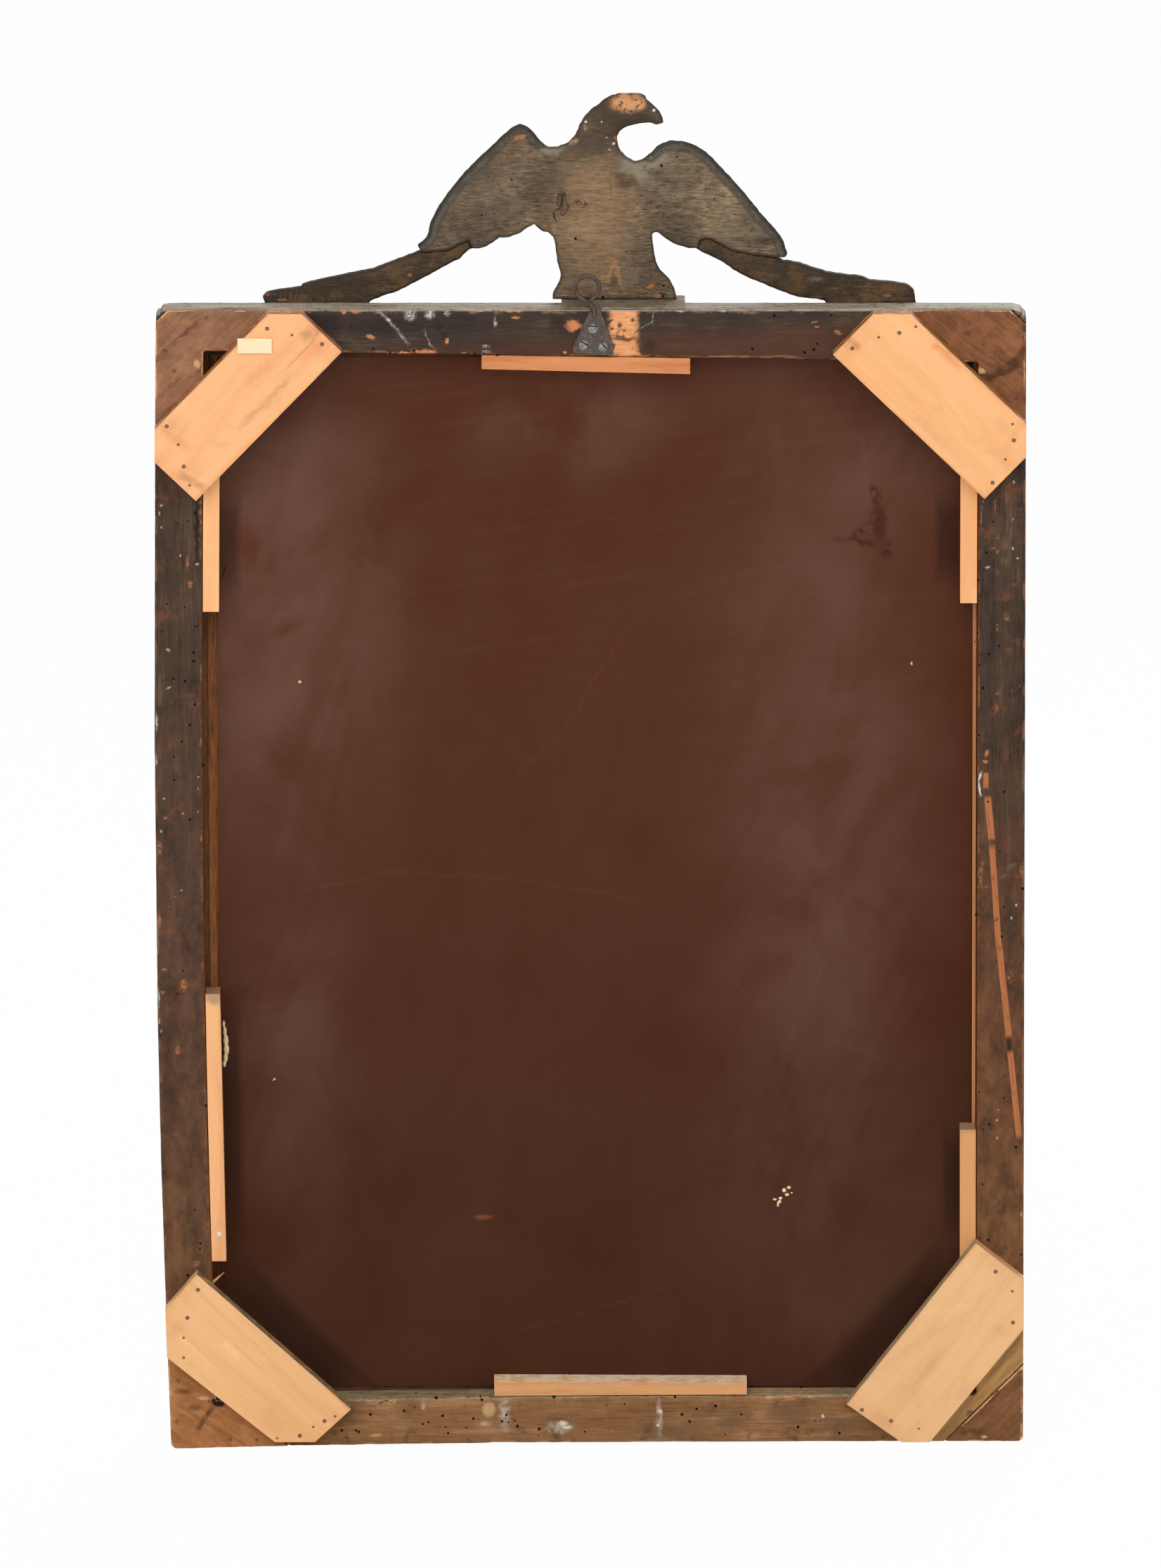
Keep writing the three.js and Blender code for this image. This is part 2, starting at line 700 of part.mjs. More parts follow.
const eagleHeadOutline = [
  [25.5, 121.4], [17.4, 125], [12.2, 131.1], [8.1, 140.6], [1.1, 151.1], [-3.8, 154.1],
  [-10.3, 159.4], [-19.5, 163.9], [-29.8, 164.1], [-40.1, 163.3], [-42.9, 159.4],
  [-49.4, 152.8], [-54.8, 145], [-55.6, 139.5], [-51, 137], [-44.5, 138.3],
  [-32.5, 136.7], [-23.3, 132.8], [-20.1, 126.1], [-22, 117.8], [-26, 112.3],
];

const leftSprayOutline = [
  [252.8, 3.2], [249, 7.1], [236, 9.2], [223, 10.7], [220.3, 13.8], [198.6, 18.8],
  [167.1, 24.9], [155.7, 29.9], [133.5, 38.7], [120, 45], [104, 50], [93.6, 48],
  [93.3, 42], [101.4, 33.7], [111.2, 28.7], [129.7, 18.2], [148.1, 8.8], [168.7, 1],
];

const rightSprayOutline = [
  [-84.6, 41], [-84.4, 47], [-96, 52], [-112, 48], [-130, 41], [-148.6, 31.5],
  [-159.5, 29.9], [-171.2, 26], [-181.2, 22.6], [-197.7, 20.4], [-207.8, 19.3],
  [-215.4, 16], [-227.8, 15.4], [-240.9, 13.5], [-245.8, 11], [-249, 6.6], [-251.2, 1],
];
const rightSprayUnderside = [
  [-178.5, 1], [-159.5, 3.8], [-148.1, 7.7], [-134, 13.4], [-114.5, 22.1],
  [-102.3, 30.4], [-94.9, 34.3],
];

// A smooth closed outline through the given points, with each stretch curved by itself.
function smoothed(points, perSpan = 2) {
  const curve = new THREE.SplineCurve(points.map(([x, z]) => new THREE.Vector2(x, z)));
  return curve.getPoints((points.length - 1) * perSpan).map((p) => [p.x, p.y]);
}

// A carved flat piece with its edges taken off, its widest outline a hair inside the
// drawn one.
function carved(outline, backY, thickness, edge = carvedEdge) {
  return slab(counterClockwise(outline), backY - edge, thickness - 2 * edge, {
    bevelEnabled: true, bevelSegments: 2, bevelThickness: edge, bevelSize: edge,
    bevelOffset: -edge - fitGap / 2,
  });
}

const raised = (outline, base) => outline.map(([x, height]) => [x, base + height]);

// The eagle stands on a thin board that is rebated over the top rail.
const plinthSection = new THREE.Shape([
  [0, frameHeight], [0, plinthTop], [-plinthFront, plinthTop], [-plinthFront, mouldingTop],
  [mouldingBackY, mouldingTop], [mouldingBackY, frameHeight],
].map(([y, z]) => new THREE.Vector2(y, z)));
const plinthBoard = new THREE.ExtrudeGeometry(plinthSection, {
  depth: plinthLeft - plinthRight, bevelEnabled: false,
});
plinthBoard.applyMatrix4(new THREE.Matrix4().makeBasis(
  new THREE.Vector3(0, 1, 0), new THREE.Vector3(0, 0, 1), new THREE.Vector3(1, 0, 0)));
plinthBoard.translate(plinthRight, 0, 0);
const plinthHoles = dowelPlaces.map((x) => post(
  x, dowelY, mouldingTop - 1, plinthTop + 1, dowelDiameter / 2 + fitGap));
addPiece('crest_plinth', cut(plinthBoard, ...plinthHoles), carvedWood);

const boardOutline = raised([
  ...smoothed(eagleBoardOutline.rightShoulder), ...smoothed(eagleBoardOutline.rightNotch),
  ...smoothed(eagleBoardOutline.leftFoot), ...smoothed(eagleBoardOutline.leftWing),
], plinthTop);
const eagleHoles = dowelPlaces.map((x) => post(
  x, dowelY, plinthTop - 1, plinthTop + dowelInEagle + fitGap, dowelDiameter / 2 + fitGap));
const eagleBoard = cut(carved(boardOutline, crestBackY, eagleBoardThickness), ...eagleHoles);
addPiece('eagle_back_board', eagleBoard, carvedWood);

const headOutline = raised(eagleHeadOutline, plinthTop);
addPiece('eagle_head', carved(
  headOutline, crestBackY + 2, eagleHeadThickness, headEdge), carvedWood);

for (const [i, x] of dowelPlaces.entries()) {
  addPiece(`crest_dowel_${i + 1}`, post(
    x, dowelY, mouldingTop - dowelInMoulding, plinthTop + dowelInEagle, dowelDiameter / 2),
  oldBareWood);
}

// The breast and thighs are a block carved in the round, glued to the front of the board.
// Its profile is [share of its greatest radius, height above the plinth].
const breastProfile = [
  [0, 0], [0.55, 0], [0.68, 8], [0.61, 20], [0.77, 34], [0.97, 54], [1, 70], [0.87, 90],
  [0.65, 104], [0, 111],
].map(([share, height]) => new THREE.Vector2(share, height));
const breast = new THREE.LatheGeometry(breastProfile, 24);
breast.rotateX(Math.PI / 2);
breast.scale(breastWidth / 2, breastDepth, 1);
breast.translate(breastX, eagleFrontY - fitGap, plinthTop);
const frontOfBoard = new THREE.BoxGeometry(2 * breastWidth, 2 * breastDepth, frameHeight);
frontOfBoard.translate(breastX, eagleFrontY - fitGap - breastDepth, frameHeight);
addPiece('eagle_breast', keepInside(breast, frontOfBoard), carvedWood);

// Leaf sprays stand on the shoulder of the moulding and are lapped over the wing tips.
const sprayBackY = -carcaseDepth - sprayBackSetback;
const wingCutter = () => slab(
  counterClockwise(boardOutline), crestBackY + fitGap, eagleBoardThickness + 2 * fitGap);

function leafSpray(outline) {
  const body = carved(raised(outline, frameHeight), sprayBackY, sprayThickness);
  return cut(body, wingCutter());
}

const foot = -mouldingSetback + jointGap;
addPiece('leaf_spray_left', leafSpray([
  ...leftSprayOutline, [170, foot], [252.5, foot],
]), carvedLeafWood);
addPiece('leaf_spray_right', leafSpray([
  ...rightSprayOutline, [-251, foot], [-180, foot],
  ...rightSprayUnderside,
]), carvedLeafWood);

// ---------------------------------------------------------------- iron hanger

// A bar of varying radius along a path, closed at both ends.
function forgedBar(points, radiusAt, steps, sideCount) {
  const curve = new THREE.CatmullRomCurve3(points.map((p) => new THREE.Vector3(...p)));
  const frames = curve.computeFrenetFrames(steps, false);
  const positions = [];
  const section = [];
  for (let k = 0; k < sideCount; k += 1) {
    const angle = (k / sideCount) * 2 * Math.PI;
    section.push(new THREE.Vector2(Math.cos(angle), Math.sin(angle)));
  }
  for (let i = 0; i <= steps; i += 1) {
    const centre = curve.getPointAt(i / steps);
    for (const { x, y } of section) {
      const r = radiusAt(i / steps);
      const p = centre.clone()
        .addScaledVector(frames.normals[i], x * r)
        .addScaledVector(frames.binormals[i], y * r);
      positions.push(p.x, p.y, p.z);
    }
  }
  return loftedRings(positions, section, steps);
}

// The strand leaves the neck of the plate, goes once round the loop and ends in a drawn
// out tip, which lies over its own root.
function loopStrand() {
  const ringSteps = 12;
  const ring = arcPoints(loopX, loopZ, loopRadius, loopStart, loopEnd, ringSteps).map(
    ([x, z], i) => [x, rodY + (i / ringSteps) * loopLean, z]);
  const root = [loopX - 5.5, rodY, frameHeight - 6];
  const neck = [loopX - 4.5, rodY, frameHeight + 2.5];
  const tip = [loopX - 1, rodY + loopLean + fitGap, loopZ - loopRadius - 1.5];
  return forgedBar([root, neck, ...ring, tip],
    (t) => (rodDiameter / 2) * (t < 0.8 ? 1 : 1 - (t - 0.8) * 2.4), 48, 8);
}

function hangerPlate() {
  const outline = [
    [13.6, -28.4], [13.6, -33.4], [-16.8, -35.6], [-17.4, -27.3], [-7.5, -1], [-7, 4.5],
    [-4.6, 3.6], [-3.4, 0], [1.6, -1.5],
  ].map(([x, rise]) => [x, frameHeight + rise]);
  const plateSolid = slab(counterClockwise(outline), hangerPlateThickness, hangerPlateThickness);
  return join(cut(plateSolid, ...screwPlaces.map(screwHole)), loopStrand());
}
addPiece('hanger', hangerPlate(), forgedIron);

// Round-headed slotted screws, with their heads seated on the plate.
function slottedScrew({ x, drop, slotAngle }) {
  const headRadius = screwHeadDiameter / 2;
  const shank = screwShankDiameter / 2;
  const profile = [
    [0, -screwLength], [shank * 0.3, -screwLength], [shank, -screwLength + 4], [shank, 0],
    [headRadius, 0], [headRadius, screwHeadRise * 0.3], [headRadius * 0.7, screwHeadRise * 0.9],
    [0, screwHeadRise],
  ].map(([radius, y]) => new THREE.Vector2(radius, y));
  const body = new THREE.LatheGeometry(profile, 16);
  const slot = new THREE.BoxGeometry(screwHeadDiameter * 2, screwSlotDepth * 2, screwSlotWidth);
  slot.translate(0, screwHeadRise, 0);
  slot.rotateY(THREE.MathUtils.degToRad(slotAngle));
  const screw = cut(body, slot);
  const place = racked(x, frameHeight - drop);
  screw.translate(place.x, hangerPlateThickness, place.y);
  return screw;
}

screwPlaces.forEach((place, i) => addPiece(`hanger_screw_${i + 1}`, slottedScrew(place), steel));

export default mirror;
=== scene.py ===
# %% [markdown]
# # An old girandole mirror, seen from behind
#
# This lesson dresses a drawn mirror frame in Blender. The drawing gives every piece its
# true size and place. What is added here is what years of use add: stained and worn wood,
# new battens, iron, a painted glass, and the carving and gilding of the front.
#
# Each cell can be run on its own after the ones above it.

import json
import math

import bmesh
import bpy
import numpy as np
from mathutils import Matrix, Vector
from mathutils.geometry import delaunay_2d_cdt

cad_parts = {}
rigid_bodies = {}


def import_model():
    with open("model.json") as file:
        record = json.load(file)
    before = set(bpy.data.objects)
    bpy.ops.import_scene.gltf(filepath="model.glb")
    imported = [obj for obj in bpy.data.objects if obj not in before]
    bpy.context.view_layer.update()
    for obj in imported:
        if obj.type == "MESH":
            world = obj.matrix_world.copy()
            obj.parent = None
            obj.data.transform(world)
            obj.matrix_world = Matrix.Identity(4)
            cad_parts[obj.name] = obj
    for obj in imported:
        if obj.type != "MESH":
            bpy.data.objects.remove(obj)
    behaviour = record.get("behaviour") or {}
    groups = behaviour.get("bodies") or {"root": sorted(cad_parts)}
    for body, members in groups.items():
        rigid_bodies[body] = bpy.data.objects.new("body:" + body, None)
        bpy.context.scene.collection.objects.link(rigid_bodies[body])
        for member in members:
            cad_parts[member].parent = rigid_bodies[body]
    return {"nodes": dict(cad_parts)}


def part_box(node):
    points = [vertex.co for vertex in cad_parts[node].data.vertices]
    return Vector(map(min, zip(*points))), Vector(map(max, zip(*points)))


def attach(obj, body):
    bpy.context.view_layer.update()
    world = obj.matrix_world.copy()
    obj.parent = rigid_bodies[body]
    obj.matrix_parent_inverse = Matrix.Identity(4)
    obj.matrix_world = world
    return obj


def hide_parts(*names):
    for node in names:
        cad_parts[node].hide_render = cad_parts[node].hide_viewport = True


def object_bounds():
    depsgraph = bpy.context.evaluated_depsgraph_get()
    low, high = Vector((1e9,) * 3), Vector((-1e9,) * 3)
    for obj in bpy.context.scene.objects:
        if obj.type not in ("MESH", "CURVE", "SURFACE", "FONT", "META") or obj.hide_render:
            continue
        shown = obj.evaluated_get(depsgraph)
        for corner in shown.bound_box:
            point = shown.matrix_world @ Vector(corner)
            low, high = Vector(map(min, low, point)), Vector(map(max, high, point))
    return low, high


for left_over in list(bpy.data.objects):
    bpy.data.objects.remove(left_over)
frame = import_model()
drawn_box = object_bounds()
scene = bpy.context.scene
print("drawn pieces:", len(frame["nodes"]))

# %% [markdown]
# ## Two ways to measure
#
# Blender works in metres from the eye of the hanging loop. A joiner measures the frame in
# millimetres from under the middle of its bottom rail, with the back of the rails as zero
# depth. The helper below turns the joiner's numbers into Blender's.

# %% The joiner's millimetres
LOOP_FROM_FRAME = (3.0, 3.0385, 919.5)
MM = 0.001
FRAME_HEIGHT = 894.0


def metres(x, y, z):
    """The place of a point that was measured on the frame in millimetres."""
    return Vector((x - LOOP_FROM_FRAME[0], y - LOOP_FROM_FRAME[1], z - LOOP_FROM_FRAME[2])) * MM


def drawn_limits(node):
    """A drawn piece's lowest and highest corners, in the joiner's millimetres."""
    low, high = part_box(node)
    offset = Vector(LOOP_FROM_FRAME)
    return low / MM + offset, high / MM + offset


print("the glass lies between", *[tuple(round(v, 1) for v in p) for p in drawn_limits("mirror_plate")])

# %% [markdown]
# ## The room and the camera
#
# The mirror is photographed from behind with a long lens, from a little above. A long lens
# keeps the frame's sides parallel, so the camera stands far away. Its aim is the middle of
# the picture.

# %% Camera
CAMERA_DISTANCE = 25.0
CAMERA_RISE = math.radians(12)
PICTURE_HEIGHT = 1.2103
SENSOR = 36.0

camera = bpy.data.objects.new("camera", bpy.data.cameras.new("camera"))
scene.collection.objects.link(camera)
camera.data.sensor_width = SENSOR
camera.data.lens = SENSOR * CAMERA_DISTANCE / PICTURE_HEIGHT
camera.data.clip_end = 200
aim = metres(8.1, 0, 521.1)
towards_camera = Vector((0, math.cos(CAMERA_RISE), math.sin(CAMERA_RISE)))
camera.location = aim + CAMERA_DISTANCE * towards_camera
camera.rotation_euler = towards_camera.to_track_quat("Z", "Y").to_euler()
scene.camera = camera
scene.view_settings.view_transform = "Standard"
print("lens", round(camera.data.lens), "mm")

# %% [markdown]
# ## Sums with shader sockets
#
# A finish is a sum of many small things: grain, stains, scratches, holes. Writing such a
# sum with nodes and links by hand is hard to read. Here a socket is wrapped in a class that
# knows plus, minus and times, so a mask can be written as `1 - stain * grain`.

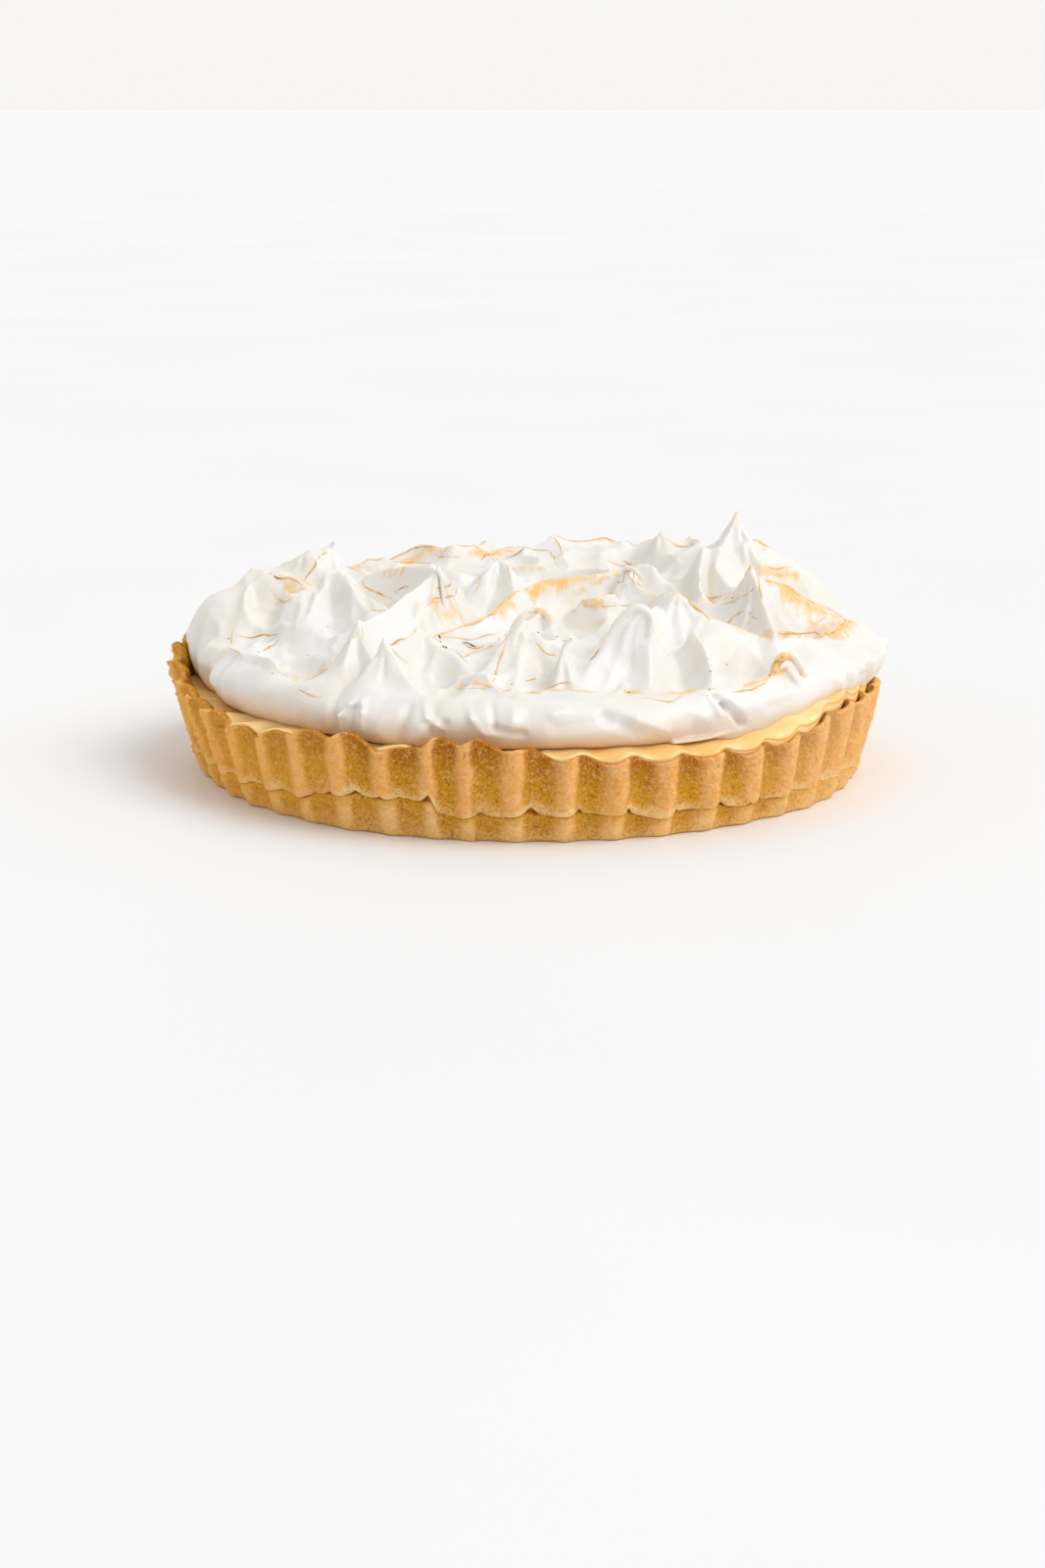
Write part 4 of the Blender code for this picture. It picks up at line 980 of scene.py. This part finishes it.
def melted(points, faces):
    """The joined solid as one even skin, with fewer triangles where it is flat."""
    mesh = bpy.data.meshes.new("raw")
    mesh.from_pydata(points.tolist(), [], faces)
    source = bpy.data.objects.new("raw", mesh)
    bpy.context.scene.collection.objects.link(source)
    remesh = source.modifiers.new("even", "REMESH")
    remesh.mode = "VOXEL"
    remesh.voxel_size = VOXEL
    relax = source.modifiers.new("relax", "SMOOTH")
    relax.factor = 0.4
    relax.iterations = 1

    def modified():
        return bpy.data.meshes.new_from_object(source.evaluated_get(bpy.context.evaluated_depsgraph_get()))

    skin = modified()
    triangles = 2 * len(skin.polygons)
    if triangles > MOST_TRIANGLES:
        source.modifiers.new("fewer", "DECIMATE").ratio = MOST_TRIANGLES / triangles
        skin = modified()
    bpy.data.objects.remove(source)
    corners = np.empty(3 * len(skin.vertices), np.float32)
    skin.vertices.foreach_get("co", corners)
    return corners.reshape(-1, 3).astype(float), [list(face.vertices) for face in skin.polygons]


def blurred(grid, times):
    """A grid of numbers smoothed by averaging neighbours."""
    for _ in range(times):
        wide = np.pad(grid, 1, mode="edge")
        grid = (wide[:-2, 1:-1] + wide[2:, 1:-1] + wide[1:-1, :-2] + wide[1:-1, 2:] + grid) / 5.0
    return grid


def nearest_values(points, sources, values):
    """For each point, the value of the nearest source point."""
    tree = KDTree(len(sources))
    for number, place in enumerate(sources):
        tree.insert(place, number)
    tree.balance()
    return values[[tree.find(place)[1] for place in points]]


def crest_points(tree, points):
    """The crest on the finished surface that a ridge's line follows, seen from above."""
    line = smooth_line(points, 1.6)
    along = np.gradient(line, axis=0)
    along /= np.maximum(np.hypot(along[:, 0], along[:, 1]), 1e-6)[:, None]
    crest = []
    for place, (ahead, aside, _) in zip(line, along):
        found = []
        for shift in np.arange(-2.4, 2.5, 0.4):
            above = (place[0] - aside * shift, place[1] + ahead * shift, 95.0)
            hit = tree.ray_cast(above, (0, 0, -1))[0]
            if hit is not None:
                found.append(hit)
        if found:
            crest.append(max(found, key=lambda spot: spot.z))
    return np.array(crest)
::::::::
* _The task_:
Using the records above, say how many lines include the string "copy". Only the number is wanted.

* _Result_:
2